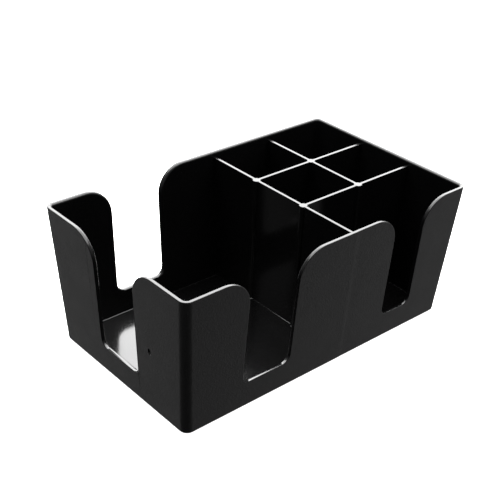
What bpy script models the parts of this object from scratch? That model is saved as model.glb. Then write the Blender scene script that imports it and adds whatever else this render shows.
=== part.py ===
"""Bar-top napkin and straw caddy: one thin-walled plastic moulding on four rubber feet.

Metres, +Z up.  The origin is on the counter, under the middle of the caddy.
+X runs along the caddy, away from the napkin end.  +Y points to the rear wall, which has one notch.
"""

import math

import bmesh
import bpy

# ---------------------------------------------------------------- driving dimensions
RIM_LENGTH = 0.2410          # outside, along X, at the rim
RIM_WIDTH = 0.1454           # outside, along Y, at the rim
BODY_HEIGHT = 0.0993         # underside of the floor to the rim
WALL_LEAN = 0.0066           # how far each outer wall leans out over that height
WALL_THICKNESS = 0.0032
FLOOR_THICKNESS = 0.0018
OUTER_CORNER_RADIUS = 0.0056
UNDERSIDE_EDGE_RADIUS = 0.0008
FLOOR_FILLET = 0.0004        # inside, where the walls meet the floor

DIVIDER_DROP = 0.0038        # divider tops sit this far below the rim
DIVIDER_THICKNESS = 0.0020   # at the top
DIVIDER_DRAFT = 0.0004       # how much thicker each side is at the floor
CROSS_DIVIDER_X = 0.0163     # closes the napkin well
REAR_DIVIDER_X = 0.0674      # parts the four small cells
FRONT_ROW_Y = -0.0217        # the two lengthwise dividers
REAR_ROW_Y = 0.0244
POST_RADIUS = 0.00275        # at the top, where dividers cross
POST_RADIUS_AT_FLOOR = 0.0030

NOTCH_FLOOR = 0.0190         # notch bottoms, above the underside
NOTCH_CORNER_RADIUS = 0.0060
LIP_RADIUS = 0.0200          # where a notch rolls over into the rim
NAPKIN_NOTCH_X = -0.0517     # the facing pair in the front and rear walls
NAPKIN_NOTCH_WIDTH = 0.0390
END_NOTCH_Y = -0.0012        # in the left end wall
END_NOTCH_WIDTH = 0.0403
STRAW_NOTCH_X = 0.0659       # in the front wall, at the right
STRAW_NOTCH_WIDTH = 0.0272

FOOT_RADIUS = 0.0050
FOOT_PROUD = 0.0007          # how far a foot stands below the floor
FOOT_RECESS_DEPTH = 0.0006
FOOT_EDGE_RADIUS = 0.0003
FOOT_INSET = 0.0140          # foot centre to the underside's edges
GLUE_GAP = 0.0003            # adhesive film round and over each foot

LIP_STEPS = 10               # segments in a quarter turn of a lip
CORNER_STEPS = 4             # segments in a quarter turn of a notch's bottom corner

# ---------------------------------------------------------------- derived levels
UNDERSIDE = FOOT_PROUD
FLOOR_TOP = UNDERSIDE + FLOOR_THICKNESS
INSIDE_FLOOR = UNDERSIDE + FLOOR_THICKNESS / 2
RIM = UNDERSIDE + BODY_HEIGHT
DIVIDER_TOP = RIM - DIVIDER_DROP
HALF_LENGTH = RIM_LENGTH / 2
HALF_WIDTH = RIM_WIDTH / 2
OVERSHOOT = 0.005            # cutters run this far past the faces they open


def wall_face(half_at_rim, inwards, level):
    """Distance from the middle to a leaning wall, at a level, on a face set in from the outside."""
    return half_at_rim - inwards - WALL_LEAN * (RIM - level) / BODY_HEIGHT


def divider_half(level):
    """Half a divider's thickness at a level: its sides are drafted, as they have to leave the mould."""
    fraction_down = (DIVIDER_TOP - level) / (DIVIDER_TOP - FLOOR_TOP)
    return DIVIDER_THICKNESS / 2 + DIVIDER_DRAFT * fraction_down


# ---------------------------------------------------------------- scene and collections
for old in list(bpy.data.objects):
    bpy.data.objects.remove(old, do_unlink=True)

parts = bpy.data.collections.new("napkin_caddy")
cutters = bpy.data.collections.new("cutters_and_tools")
bpy.context.scene.collection.children.link(parts)
bpy.context.scene.collection.children.link(cutters)


def material(name, colour, roughness):
    made = bpy.data.materials.new(name)
    made.use_nodes = True
    shader = made.node_tree.nodes["Principled BSDF"]
    shader.inputs["Base Color"].default_value = (*colour, 1.0)
    shader.inputs["Roughness"].default_value = roughness
    shader.inputs["Metallic"].default_value = 0.0
    return made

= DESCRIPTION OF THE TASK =
Which lines include the word "parts"? Copy every one of them.

= EXERCISE SOLUTION =
What bpy script models the parts of this object from scratch? That model is saved as model.glb. Then write the Blender scene script that imports it and adds whatever else this render shows.
REAR_DIVIDER_X = 0.0674      # parts the four small cells
parts = bpy.data.collections.new("napkin_caddy")
bpy.context.scene.collection.children.link(parts)